The Shipping Toll and the "Middle East Premium"
The current instability involving Iran has added a new layer of complexity to our maritime lifelines. The Strait of Hormuz is the jugular vein of global trade. With major shipping lines suspending transits and insurance premiums skyrocketing, the cost of doing business spikes before a single ship even moves.
We are seeing Force Majeure declarations cascading through the supply chain, from refineries in Singapore to South Korea. For a project in New Zealand, at the very end of the global supply run, this means "out of stock" isn't just an inconvenience; it’s a month-long delay. We are uniquely vulnerable because we rely so heavily on imported machinery and specialized components that simply can't be sourced locally.
The Invisible Weight: Economic Sentiment
Beyond the physical shortage of pipes and petrol, there is a psychological shift. Large-scale conflicts divert government focus and public funds toward defense. When the global mood sours, investors get twitchy.
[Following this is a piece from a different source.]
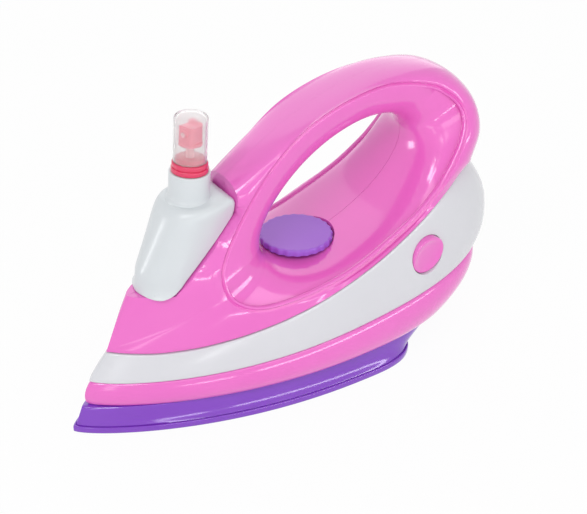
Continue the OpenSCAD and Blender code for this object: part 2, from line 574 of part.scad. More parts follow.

In New Zealand, we’re seeing a "flight to certainty." Projects that weren't "shovel-ready" or those lacking locked-in supply chains are being deferred. The industry is becoming more selective, which is a polite way of saying it’s shrinking to fit the available capital. With inflation driven by energy costs, the risk is that interest rates stay higher for longer, making the cost of borrowing for a new development feel like a gamble rather than an investment.
A New Kind of Resilience
War and fuel crises are reminders that a building site in New Zealand is intimately connected to a narrow strip of water in the Middle East and a steel mill in Eastern Europe.
The construction companies who will make it through 2026 aren’t just the ones who are good with a hammer; they’re the ones becoming experts in "lean" delivery. They’re moving away from just-in-time ordering to securing materials months in advance, and having hard, honest conversations with clients about escalation clauses before the first sod is turned.
The 2026 "reset" might not be the boom we were promised, but it could be the year the industry finally gets serious about decoupling from global volatility. Whether that’s through more efficient logistics or exploring alternative supply sources, the path forward isn't just about waiting for the price of oil to drop. It’s about building a system that doesn't break every time the world does.